Muchos de los judíos que habían ido al pueblo de Betania para acompañar a María, vieron lo que Jesús hizo y creyeron en él. Pero otros fueron a ver a los fariseos, y les contaron lo que Jesús había hecho. Los sacerdotes principales y los fariseos reunieron a la Junta Suprema, y dijeron:
—¿Qué vamos a hacer con este hombre que hace tantos milagros? Si lo dejamos, todos van a creer que él es el Mesías. Entonces vendrán los romanos, y destruirán nuestro templo y a todo el país.

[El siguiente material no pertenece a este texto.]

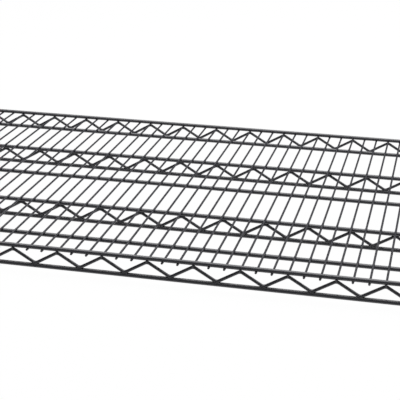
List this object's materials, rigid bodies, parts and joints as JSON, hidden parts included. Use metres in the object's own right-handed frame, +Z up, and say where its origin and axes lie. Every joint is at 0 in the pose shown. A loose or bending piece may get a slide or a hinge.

Pero Caifás, que ese año era el jefe de los sacerdotes, les dijo:
—Ustedes sí que son tontos. ¿No se dan cuenta? Es mejor que muera un solo hombre por el pueblo, y no que sea destruida toda la nación.
Caifás no dijo esto por su propia cuenta, sino que Dios se lo hizo saber porque era el jefe de los sacerdotes. En realidad, Jesús no iba a morir para salvar solo a los judíos, sino también para reunir a todos los hijos de Dios que hay en el mundo.
A partir de ese momento, la Junta Suprema tomó la decisión de matar a Jesús. Sin embargo, Jesús no dejó que ninguno de los judíos de la región de Judea supiera dónde estaba él. Salió de esa región y se fue a un pueblo llamado Efraín, que estaba cerca del desierto. Allí se quedó con sus discípulos.